#### [Required task]
Your task is to copy the material exactly.

#### [Information supplied]
+---+
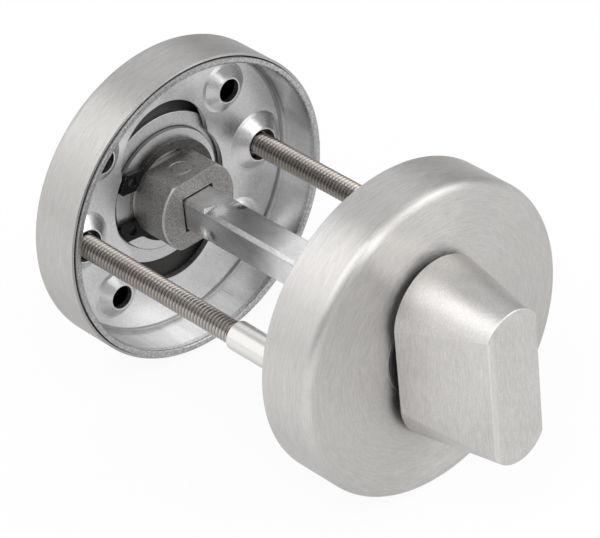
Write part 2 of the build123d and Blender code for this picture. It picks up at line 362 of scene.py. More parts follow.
def new_group(name, inputs, outputs):
    """A shader node group with named sockets, its wiring, what it is given and what it makes."""
    group = bpy.data.node_groups.new(name, "ShaderNodeTree")
    for socket_name, (kind, default) in inputs.items():
        socket = group.interface.new_socket(socket_name, in_out="INPUT", socket_type=kind)
        if default is not None:
            socket.default_value = default
    for socket_name, kind in outputs.items():
        group.interface.new_socket(socket_name, in_out="OUTPUT", socket_type=kind)
    wiring = Wiring(group)
    return group, wiring, wiring.add("NodeGroupInput").outputs, wiring.add("NodeGroupOutput").inputs


FLOAT = "NodeSocketFloat"
VECTOR = "NodeSocketVector"

# The stretch of a noise that holds nearly all its values
NOISE_SPAN = (0.3, 0.7)


def brushed_lines_group():
    """Long fine scratches. The position comes in already stretched along the lines."""
    name = "Brushed lines"
    if name in bpy.data.node_groups:
        return bpy.data.node_groups[name]
    group, wiring, given, made = new_group(
        name,
        {"Position": (VECTOR, None), "Fine": (FLOAT, 2600.0), "Broad": (FLOAT, 420.0)},
        {"Lines": FLOAT},
    )
    fine = wiring.noise(given["Position"], given["Fine"], detail=3.0, roughness=0.7)
    broad = wiring.noise(given["Position"], given["Broad"], detail=3.0, roughness=0.6)
    wiring.put(made["Lines"], wiring.ramp(wiring.total((fine, 0.82), (broad, 0.18)), *NOISE_SPAN))
    return group


def mottle_group():
    """Slow uneven patches, as in plating or handled metal."""
    name = "Mottle"
    if name in bpy.data.node_groups:
        return bpy.data.node_groups[name]
    group, wiring, given, made = new_group(
        name,
        {"Position": (VECTOR, None), "Scale": (FLOAT, 120.0)},
        {"Patches": FLOAT, "Clouds": FLOAT},
    )
    cloud_scale = wiring.times(given["Scale"], 0.3)
    patches = wiring.noise(given["Position"], given["Scale"], detail=5.0, roughness=0.62)
    clouds = wiring.noise(given["Position"], cloud_scale, detail=2.0, roughness=0.5)
    wiring.put(made["Patches"], wiring.ramp(patches, *NOISE_SPAN))
    wiring.put(made["Clouds"], wiring.ramp(clouds, *NOISE_SPAN))
    return group


def speckle_group():
    """Fine grains and pits on cast, rolled and plated surfaces."""
    name = "Speckle"
    if name in bpy.data.node_groups:
        return bpy.data.node_groups[name]
    group, wiring, given, made = new_group(
        name,
        {"Position": (VECTOR, None), "Scale": (FLOAT, 2200.0), "Cover": (FLOAT, 0.5)},
        {"Grain": FLOAT, "Pits": FLOAT},
    )
    pit_scale = wiring.times(given["Scale"], 0.45)
    pit_edge = wiring.times(given["Cover"], 0.6)
    grain = wiring.noise(given["Position"], given["Scale"], detail=3.0, roughness=0.7)
    cells = wiring.add("ShaderNodeTexVoronoi", {"Vector": given["Position"], "Scale": pit_scale})
    wiring.put(made["Grain"], wiring.ramp(grain, *NOISE_SPAN))
    wiring.put(made["Pits"], wiring.ramp(cells.outputs["Distance"], 0.0, pit_edge, 1.0, 0.0))
    return group


class Finish:
    """One material with its Principled shader, to which maps are joined."""

    def __init__(self, name, metallic=1.0, **constants):
        self.material = bpy.data.materials.new(name)
        self.material.use_nodes = True
        tree = self.material.node_tree
        tree.nodes.clear()
        self.wiring = Wiring(tree)
        self.shader = self.wiring.add("ShaderNodeBsdfPrincipled", {"Metallic": metallic})
        for socket, value in constants.items():
            self.shader.inputs[socket.replace("_", " ")].default_value = value
        output = self.wiring.add("ShaderNodeOutputMaterial")
        self.wiring.put(output.inputs["Surface"], self.shader.outputs["BSDF"])
        self.position = self.wiring.add("ShaderNodeTexCoord").outputs["Object"]

    @cached_property
    def axes(self):
        return self.wiring.axes(self.position)

    def put(self, socket, value):
        self.wiring.put(self.shader.inputs[socket], value)

    def roughen(self, mask, smoothest, roughest):
        """Roughness that runs with a mask from the smoothest to the roughest."""
        self.put("Roughness", self.wiring.ramp(mask, 0.0, 1.0, smoothest, roughest))

    def group(self, group, **inputs):
        """Places a node group. Its position is the object's own unless another is given."""
        node = self.wiring.add("ShaderNodeGroup", node_tree=group)
        inputs.setdefault("Position", self.position)
        for name, value in inputs.items():
            self.wiring.put(node.inputs[name], value)
        return node.outputs

    def brush(self, axis):
        """Turns the brushing round an axis."""
        tangent = self.wiring.add("ShaderNodeTangent", direction_type="RADIAL", axis=axis)
        self.put("Tangent", tangent.outputs[0])

    def bump(self, height, depth):
        node = self.wiring.add("ShaderNodeBump", {"Height": height, "Distance": depth})
        self.put("Normal", node.outputs["Normal"])

    def stretched(self, factors):
        """Object position with each axis multiplied by its factor."""
        node = self.wiring.add("ShaderNodeVectorMath", {0: self.position, 1: factors}, operation="MULTIPLY")
        return node.outputs[0]

    def round_mark(self, place, reach, ragged):
        """One inside a round mark about a place, which fades out at its ragged reach."""
        wiring = self.wiring
        node = wiring.add("ShaderNodeVectorMath", {0: self.position, 1: place}, operation="DISTANCE")
        distance = wiring.math("ADD", node.outputs["Value"], ragged)
        return wiring.soft_step(distance, reach, 0.4 * reach)

    def radius(self):
        """Distance from the spindle's axis."""
        return self.wiring.hypotenuse(self.axes["X"], self.axes["Z"])

    def height(self):
        """Height above the nearer door face."""
        wiring = self.wiring
        return wiring.math("SUBTRACT", wiring.away(self.axes["Y"], DOOR_MIDDLE), DOOR_MIDDLE)

    def polar(self, arc):
        """Radius and height across the lines, with the angle about the spindle along them."""
        wiring = self.wiring
        radius = self.radius()
        joined = wiring.add(
            "ShaderNodeCombineXYZ",
            {
                "X": wiring.math("ADD", radius, self.axes["Y"]),
                "Y": wiring.times(wiring.math("DIVIDE", self.axes["X"], radius), arc),
                "Z": wiring.times(wiring.math("DIVIDE", self.axes["Z"], radius), arc),
            },
        )
        return joined.outputs[0]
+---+
#### [Reply to the task]
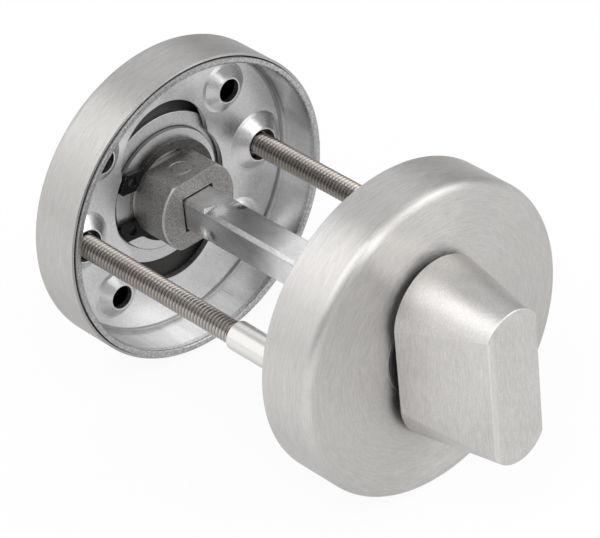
Write part 2 of the build123d and Blender code for this picture. It picks up at line 362 of scene.py. More parts follow.
def new_group(name, inputs, outputs):
    """A shader node group with named sockets, its wiring, what it is given and what it makes."""
    group = bpy.data.node_groups.new(name, "ShaderNodeTree")
    for socket_name, (kind, default) in inputs.items():
        socket = group.interface.new_socket(socket_name, in_out="INPUT", socket_type=kind)
        if default is not None:
            socket.default_value = default
    for socket_name, kind in outputs.items():
        group.interface.new_socket(socket_name, in_out="OUTPUT", socket_type=kind)
    wiring = Wiring(group)
    return group, wiring, wiring.add("NodeGroupInput").outputs, wiring.add("NodeGroupOutput").inputs


FLOAT = "NodeSocketFloat"
VECTOR = "NodeSocketVector"

# The stretch of a noise that holds nearly all its values
NOISE_SPAN = (0.3, 0.7)


def brushed_lines_group():
    """Long fine scratches. The position comes in already stretched along the lines."""
    name = "Brushed lines"
    if name in bpy.data.node_groups:
        return bpy.data.node_groups[name]
    group, wiring, given, made = new_group(
        name,
        {"Position": (VECTOR, None), "Fine": (FLOAT, 2600.0), "Broad": (FLOAT, 420.0)},
        {"Lines": FLOAT},
    )
    fine = wiring.noise(given["Position"], given["Fine"], detail=3.0, roughness=0.7)
    broad = wiring.noise(given["Position"], given["Broad"], detail=3.0, roughness=0.6)
    wiring.put(made["Lines"], wiring.ramp(wiring.total((fine, 0.82), (broad, 0.18)), *NOISE_SPAN))
    return group


def mottle_group():
    """Slow uneven patches, as in plating or handled metal."""
    name = "Mottle"
    if name in bpy.data.node_groups:
        return bpy.data.node_groups[name]
    group, wiring, given, made = new_group(
        name,
        {"Position": (VECTOR, None), "Scale": (FLOAT, 120.0)},
        {"Patches": FLOAT, "Clouds": FLOAT},
    )
    cloud_scale = wiring.times(given["Scale"], 0.3)
    patches = wiring.noise(given["Position"], given["Scale"], detail=5.0, roughness=0.62)
    clouds = wiring.noise(given["Position"], cloud_scale, detail=2.0, roughness=0.5)
    wiring.put(made["Patches"], wiring.ramp(patches, *NOISE_SPAN))
    wiring.put(made["Clouds"], wiring.ramp(clouds, *NOISE_SPAN))
    return group


def speckle_group():
    """Fine grains and pits on cast, rolled and plated surfaces."""
    name = "Speckle"
    if name in bpy.data.node_groups:
        return bpy.data.node_groups[name]
    group, wiring, given, made = new_group(
        name,
        {"Position": (VECTOR, None), "Scale": (FLOAT, 2200.0), "Cover": (FLOAT, 0.5)},
        {"Grain": FLOAT, "Pits": FLOAT},
    )
    pit_scale = wiring.times(given["Scale"], 0.45)
    pit_edge = wiring.times(given["Cover"], 0.6)
    grain = wiring.noise(given["Position"], given["Scale"], detail=3.0, roughness=0.7)
    cells = wiring.add("ShaderNodeTexVoronoi", {"Vector": given["Position"], "Scale": pit_scale})
    wiring.put(made["Grain"], wiring.ramp(grain, *NOISE_SPAN))
    wiring.put(made["Pits"], wiring.ramp(cells.outputs["Distance"], 0.0, pit_edge, 1.0, 0.0))
    return group


class Finish:
    """One material with its Principled shader, to which maps are joined."""

    def __init__(self, name, metallic=1.0, **constants):
        self.material = bpy.data.materials.new(name)
        self.material.use_nodes = True
        tree = self.material.node_tree
        tree.nodes.clear()
        self.wiring = Wiring(tree)
        self.shader = self.wiring.add("ShaderNodeBsdfPrincipled", {"Metallic": metallic})
        for socket, value in constants.items():
            self.shader.inputs[socket.replace("_", " ")].default_value = value
        output = self.wiring.add("ShaderNodeOutputMaterial")
        self.wiring.put(output.inputs["Surface"], self.shader.outputs["BSDF"])
        self.position = self.wiring.add("ShaderNodeTexCoord").outputs["Object"]

    @cached_property
    def axes(self):
        return self.wiring.axes(self.position)

    def put(self, socket, value):
        self.wiring.put(self.shader.inputs[socket], value)

    def roughen(self, mask, smoothest, roughest):
        """Roughness that runs with a mask from the smoothest to the roughest."""
        self.put("Roughness", self.wiring.ramp(mask, 0.0, 1.0, smoothest, roughest))

    def group(self, group, **inputs):
        """Places a node group. Its position is the object's own unless another is given."""
        node = self.wiring.add("ShaderNodeGroup", node_tree=group)
        inputs.setdefault("Position", self.position)
        for name, value in inputs.items():
            self.wiring.put(node.inputs[name], value)
        return node.outputs

    def brush(self, axis):
        """Turns the brushing round an axis."""
        tangent = self.wiring.add("ShaderNodeTangent", direction_type="RADIAL", axis=axis)
        self.put("Tangent", tangent.outputs[0])

    def bump(self, height, depth):
        node = self.wiring.add("ShaderNodeBump", {"Height": height, "Distance": depth})
        self.put("Normal", node.outputs["Normal"])

    def stretched(self, factors):
        """Object position with each axis multiplied by its factor."""
        node = self.wiring.add("ShaderNodeVectorMath", {0: self.position, 1: factors}, operation="MULTIPLY")
        return node.outputs[0]

    def round_mark(self, place, reach, ragged):
        """One inside a round mark about a place, which fades out at its ragged reach."""
        wiring = self.wiring
        node = wiring.add("ShaderNodeVectorMath", {0: self.position, 1: place}, operation="DISTANCE")
        distance = wiring.math("ADD", node.outputs["Value"], ragged)
        return wiring.soft_step(distance, reach, 0.4 * reach)

    def radius(self):
        """Distance from the spindle's axis."""
        return self.wiring.hypotenuse(self.axes["X"], self.axes["Z"])

    def height(self):
        """Height above the nearer door face."""
        wiring = self.wiring
        return wiring.math("SUBTRACT", wiring.away(self.axes["Y"], DOOR_MIDDLE), DOOR_MIDDLE)

    def polar(self, arc):
        """Radius and height across the lines, with the angle about the spindle along them."""
        wiring = self.wiring
        radius = self.radius()
        joined = wiring.add(
            "ShaderNodeCombineXYZ",
            {
                "X": wiring.math("ADD", radius, self.axes["Y"]),
                "Y": wiring.times(wiring.math("DIVIDE", self.axes["X"], radius), arc),
                "Z": wiring.times(wiring.math("DIVIDE", self.axes["Z"], radius), arc),
            },
        )
        return joined.outputs[0]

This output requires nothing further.